PROBLEM:
Return all lines where the word "manifold" can be found.

________________________

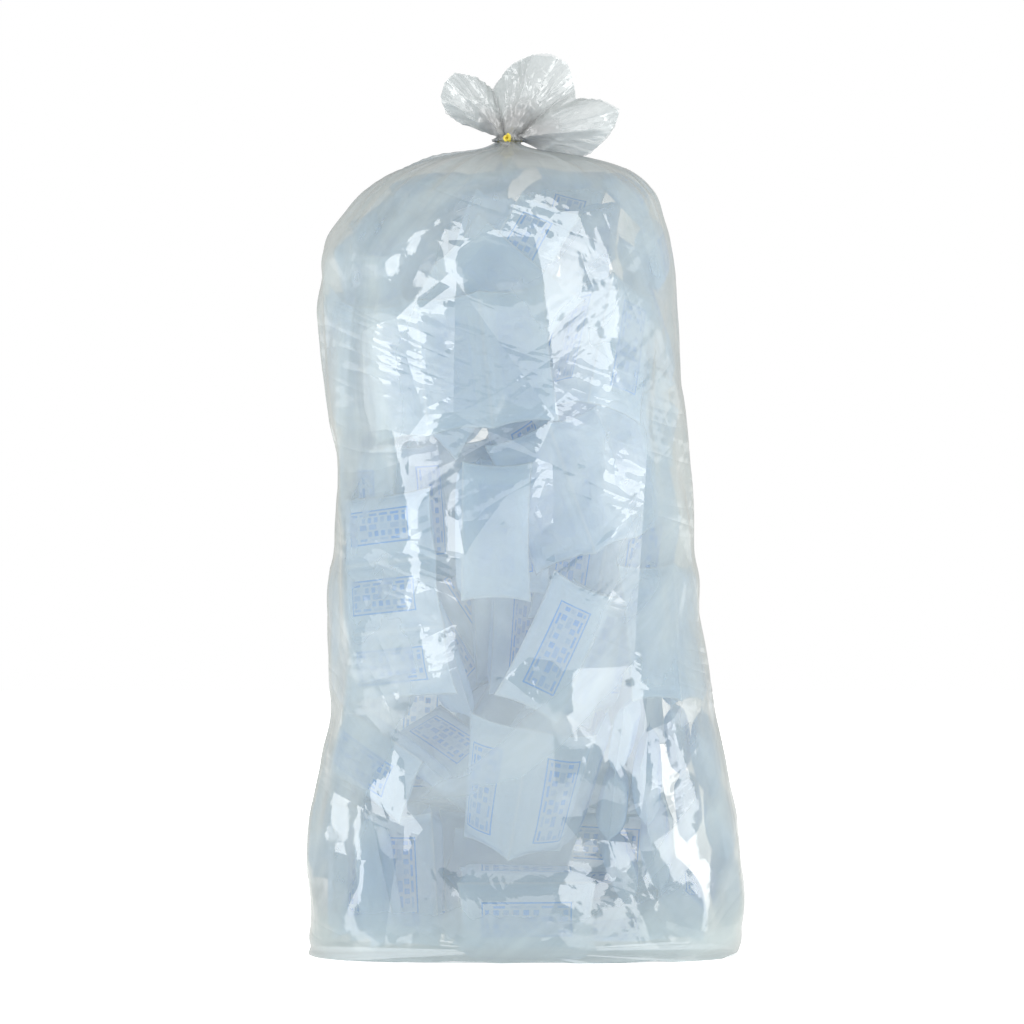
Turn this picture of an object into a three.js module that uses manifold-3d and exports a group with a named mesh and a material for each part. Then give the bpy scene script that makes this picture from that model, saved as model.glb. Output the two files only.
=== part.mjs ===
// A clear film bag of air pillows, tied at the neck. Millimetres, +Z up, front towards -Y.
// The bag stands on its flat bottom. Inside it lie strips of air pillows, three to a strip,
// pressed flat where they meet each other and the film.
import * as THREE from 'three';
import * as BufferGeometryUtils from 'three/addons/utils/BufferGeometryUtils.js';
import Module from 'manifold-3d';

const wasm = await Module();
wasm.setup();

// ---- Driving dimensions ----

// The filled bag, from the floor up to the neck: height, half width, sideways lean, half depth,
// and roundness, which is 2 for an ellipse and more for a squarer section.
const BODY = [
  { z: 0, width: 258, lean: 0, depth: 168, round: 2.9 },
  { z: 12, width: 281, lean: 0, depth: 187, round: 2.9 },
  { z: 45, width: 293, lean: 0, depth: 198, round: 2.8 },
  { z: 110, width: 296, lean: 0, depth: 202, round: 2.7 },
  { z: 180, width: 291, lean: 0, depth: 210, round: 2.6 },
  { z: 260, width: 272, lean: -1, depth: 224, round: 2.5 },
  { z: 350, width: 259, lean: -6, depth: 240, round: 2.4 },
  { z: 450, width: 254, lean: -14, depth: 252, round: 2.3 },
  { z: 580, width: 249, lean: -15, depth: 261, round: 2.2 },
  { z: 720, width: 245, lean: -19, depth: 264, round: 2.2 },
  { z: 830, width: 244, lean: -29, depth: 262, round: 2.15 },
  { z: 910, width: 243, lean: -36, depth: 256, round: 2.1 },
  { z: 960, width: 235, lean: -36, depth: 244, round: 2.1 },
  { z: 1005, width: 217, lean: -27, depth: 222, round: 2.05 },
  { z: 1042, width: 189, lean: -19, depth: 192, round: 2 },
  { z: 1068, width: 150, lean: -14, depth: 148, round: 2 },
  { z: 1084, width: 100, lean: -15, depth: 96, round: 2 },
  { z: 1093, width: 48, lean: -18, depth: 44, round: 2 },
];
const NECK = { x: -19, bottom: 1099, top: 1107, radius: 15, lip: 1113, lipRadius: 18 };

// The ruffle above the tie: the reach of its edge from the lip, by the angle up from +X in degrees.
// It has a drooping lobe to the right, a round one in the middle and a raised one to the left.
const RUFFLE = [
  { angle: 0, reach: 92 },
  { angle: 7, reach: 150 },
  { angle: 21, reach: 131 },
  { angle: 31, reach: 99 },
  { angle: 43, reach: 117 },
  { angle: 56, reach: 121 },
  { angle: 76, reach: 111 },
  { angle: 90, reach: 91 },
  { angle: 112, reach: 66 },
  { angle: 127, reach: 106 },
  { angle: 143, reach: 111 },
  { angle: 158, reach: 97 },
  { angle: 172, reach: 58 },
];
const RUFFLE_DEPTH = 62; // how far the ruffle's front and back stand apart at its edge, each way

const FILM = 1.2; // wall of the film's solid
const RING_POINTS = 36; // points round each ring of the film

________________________

REPLY:
Turn this picture of an object into a three.js module that uses manifold-3d and exports a group with a named mesh and a material for each part. Then give the bpy scene script that makes this picture from that model, saved as model.glb. Output the two files only.
import Module from 'manifold-3d';